Your objective:
Keep only the lines from the top of the listing through the one with "# The origin", and reproduce them unaltered.

Source data:
********

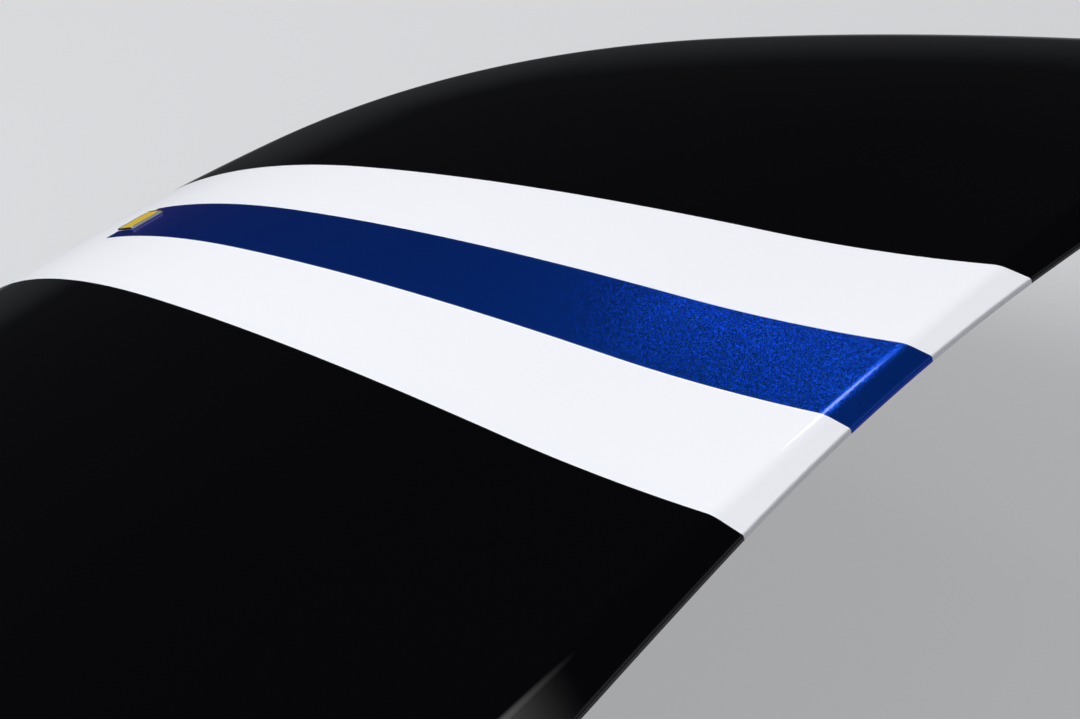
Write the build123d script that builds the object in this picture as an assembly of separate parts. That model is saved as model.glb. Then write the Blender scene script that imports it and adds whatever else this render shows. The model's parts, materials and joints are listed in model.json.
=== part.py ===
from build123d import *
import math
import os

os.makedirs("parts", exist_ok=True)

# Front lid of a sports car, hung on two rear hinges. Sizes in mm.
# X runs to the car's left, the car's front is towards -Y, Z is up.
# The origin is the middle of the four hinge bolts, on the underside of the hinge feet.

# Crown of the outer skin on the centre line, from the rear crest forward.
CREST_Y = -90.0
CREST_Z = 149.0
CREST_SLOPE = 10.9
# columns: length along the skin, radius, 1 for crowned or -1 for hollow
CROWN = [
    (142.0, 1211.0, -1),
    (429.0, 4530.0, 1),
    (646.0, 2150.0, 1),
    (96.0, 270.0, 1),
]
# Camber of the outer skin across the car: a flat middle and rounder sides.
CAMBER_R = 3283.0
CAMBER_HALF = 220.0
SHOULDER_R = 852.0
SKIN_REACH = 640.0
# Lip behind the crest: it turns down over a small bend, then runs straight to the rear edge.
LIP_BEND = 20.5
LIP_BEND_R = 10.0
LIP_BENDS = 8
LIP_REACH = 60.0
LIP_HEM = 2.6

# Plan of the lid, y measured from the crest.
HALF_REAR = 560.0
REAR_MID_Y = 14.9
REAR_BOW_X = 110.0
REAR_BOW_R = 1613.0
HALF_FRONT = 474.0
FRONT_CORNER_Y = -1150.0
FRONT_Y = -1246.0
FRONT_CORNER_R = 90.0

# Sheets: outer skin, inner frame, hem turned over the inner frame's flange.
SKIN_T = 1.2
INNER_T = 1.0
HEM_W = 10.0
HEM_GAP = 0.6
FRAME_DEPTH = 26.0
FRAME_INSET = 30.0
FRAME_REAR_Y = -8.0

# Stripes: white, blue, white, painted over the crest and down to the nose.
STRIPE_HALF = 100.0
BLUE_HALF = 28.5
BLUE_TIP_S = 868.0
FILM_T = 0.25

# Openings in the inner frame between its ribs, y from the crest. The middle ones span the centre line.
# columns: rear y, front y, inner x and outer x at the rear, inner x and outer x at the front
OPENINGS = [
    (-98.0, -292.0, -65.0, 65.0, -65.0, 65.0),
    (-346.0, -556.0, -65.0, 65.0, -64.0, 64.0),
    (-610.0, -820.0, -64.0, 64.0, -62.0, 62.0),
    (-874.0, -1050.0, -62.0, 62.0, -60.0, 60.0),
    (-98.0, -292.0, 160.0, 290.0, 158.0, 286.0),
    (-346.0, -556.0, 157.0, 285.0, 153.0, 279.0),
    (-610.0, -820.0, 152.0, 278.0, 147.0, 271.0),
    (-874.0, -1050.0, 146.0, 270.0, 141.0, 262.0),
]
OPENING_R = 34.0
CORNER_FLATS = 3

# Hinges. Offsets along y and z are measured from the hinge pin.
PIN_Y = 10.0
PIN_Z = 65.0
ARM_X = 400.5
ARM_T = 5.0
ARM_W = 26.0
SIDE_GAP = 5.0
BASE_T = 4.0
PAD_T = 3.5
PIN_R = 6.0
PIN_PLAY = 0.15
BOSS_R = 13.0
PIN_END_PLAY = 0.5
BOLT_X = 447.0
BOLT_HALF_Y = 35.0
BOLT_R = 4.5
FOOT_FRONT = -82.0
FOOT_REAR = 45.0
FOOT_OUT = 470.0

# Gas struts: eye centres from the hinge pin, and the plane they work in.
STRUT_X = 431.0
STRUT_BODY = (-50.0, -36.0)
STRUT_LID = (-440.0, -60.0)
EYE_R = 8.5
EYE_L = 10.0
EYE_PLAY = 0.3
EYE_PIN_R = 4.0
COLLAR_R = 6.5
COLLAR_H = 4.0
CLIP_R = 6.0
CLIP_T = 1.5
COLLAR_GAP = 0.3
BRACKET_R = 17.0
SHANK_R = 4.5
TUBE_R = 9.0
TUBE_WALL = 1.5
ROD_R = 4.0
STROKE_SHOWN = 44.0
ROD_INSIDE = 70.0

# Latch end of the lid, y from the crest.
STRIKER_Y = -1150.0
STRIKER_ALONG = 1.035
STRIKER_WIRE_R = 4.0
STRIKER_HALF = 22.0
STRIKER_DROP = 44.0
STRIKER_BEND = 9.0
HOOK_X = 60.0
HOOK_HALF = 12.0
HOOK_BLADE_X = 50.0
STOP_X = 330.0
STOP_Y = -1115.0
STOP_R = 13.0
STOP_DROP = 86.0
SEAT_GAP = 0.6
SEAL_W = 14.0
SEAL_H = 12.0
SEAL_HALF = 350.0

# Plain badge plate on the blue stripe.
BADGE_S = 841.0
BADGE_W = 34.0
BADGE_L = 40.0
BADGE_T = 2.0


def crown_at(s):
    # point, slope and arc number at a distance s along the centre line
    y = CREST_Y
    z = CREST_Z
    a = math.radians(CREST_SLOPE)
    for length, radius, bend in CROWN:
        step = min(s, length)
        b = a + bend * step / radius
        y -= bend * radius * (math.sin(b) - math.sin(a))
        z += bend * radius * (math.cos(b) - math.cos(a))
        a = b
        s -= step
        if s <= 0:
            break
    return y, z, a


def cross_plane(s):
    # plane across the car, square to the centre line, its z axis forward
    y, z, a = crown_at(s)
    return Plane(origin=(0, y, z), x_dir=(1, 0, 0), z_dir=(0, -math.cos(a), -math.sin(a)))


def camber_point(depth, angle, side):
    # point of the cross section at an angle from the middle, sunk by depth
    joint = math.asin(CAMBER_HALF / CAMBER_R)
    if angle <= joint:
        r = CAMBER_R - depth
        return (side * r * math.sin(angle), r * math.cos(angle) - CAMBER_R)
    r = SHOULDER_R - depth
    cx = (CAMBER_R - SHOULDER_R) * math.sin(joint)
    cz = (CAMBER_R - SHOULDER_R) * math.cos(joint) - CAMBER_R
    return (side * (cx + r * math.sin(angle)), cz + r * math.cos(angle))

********

Answer below:
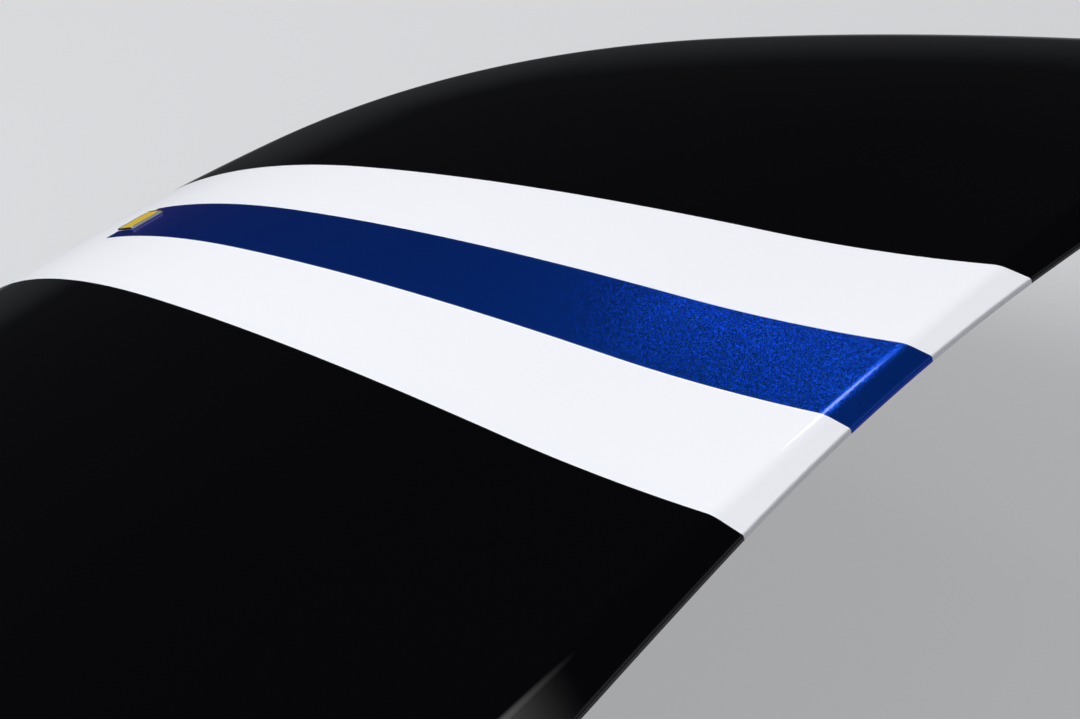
Write the build123d script that builds the object in this picture as an assembly of separate parts. That model is saved as model.glb. Then write the Blender scene script that imports it and adds whatever else this render shows. The model's parts, materials and joints are listed in model.json.
=== part.py ===
from build123d import *
import math
import os

os.makedirs("parts", exist_ok=True)

# Front lid of a sports car, hung on two rear hinges. Sizes in mm.
# X runs to the car's left, the car's front is towards -Y, Z is up.
# The origin is the middle of the four hinge bolts, on the underside of the hinge feet.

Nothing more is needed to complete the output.